A heavy military and police presence had brought large parts of Libreville to a standstill and internet access has also been cut.

“We have said that the people of Gabon are in danger. They [the international community] should come and help us against the clan [of Bongo],” Ping said.

The results of the presidential election, announced earlier on Wednesday, handed Bongo a second term and extended the nearly five-decade rule by his family.

However, the results – which gave Bongo 49.8% to Ping’s 48.23% by a margin of less than 6,000 votes – remain “provisional” until approved by the constitutional court.

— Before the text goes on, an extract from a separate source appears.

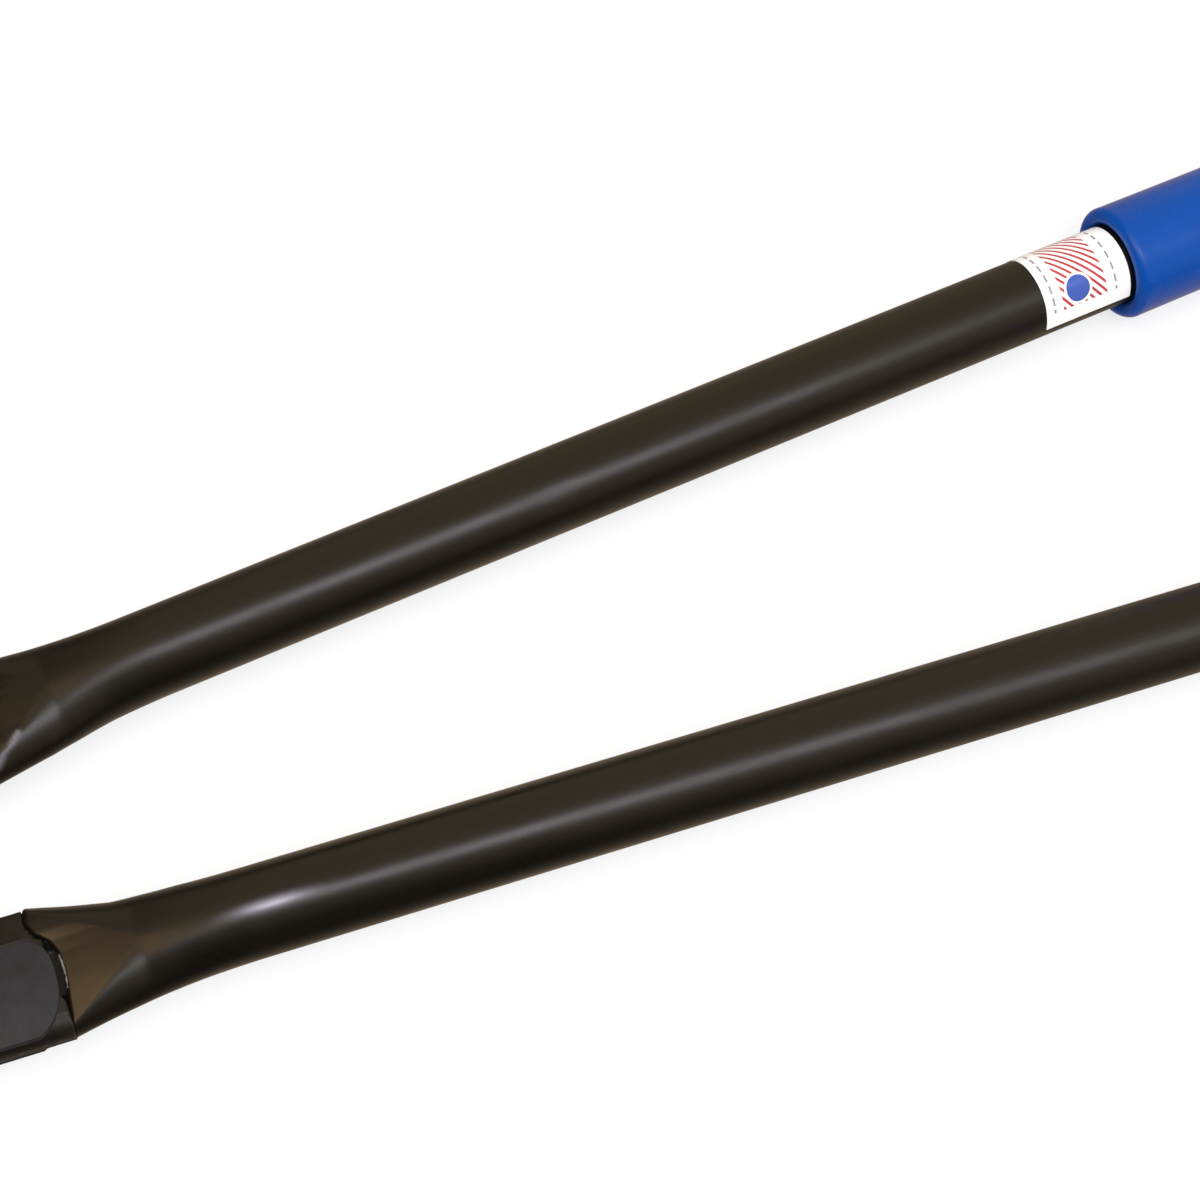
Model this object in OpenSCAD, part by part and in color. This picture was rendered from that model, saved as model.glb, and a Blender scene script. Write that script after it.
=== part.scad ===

The opposition has described the election as fraudulent and called for results from each of Gabon’s polling stations to be made public to ensure the credibility of the overall outcome – a demand echoed by the US and EU.

EU observers have said the vote was “managed in a way that lacked transparency” and opposition delegates in the electoral commission have already vowed to fight for a recount.

Any appeal by Ping – a veteran diplomat and former top African Union official who had earlier declared himself the poll winner – would probably focus on disputed results in Haut-Ogooué province, the heartland of Bongo’s Teke ethnic group.

In Saturday’s vote, turnout was 59.46% nationwide but soared to 99.93% in Haut-Ogooué, where Bongo won 95.5% of votes.

“It’s going to be difficult to get people to accept these results,” one member of the electoral commission said, asking not to be named. “We’ve never seen results like these, even during the father’s time.”

Bongo took power in 2009 in a violence-marred election that followed the death of his father Omar Bongo, who had governed the oil-rich former French colony for 41 years.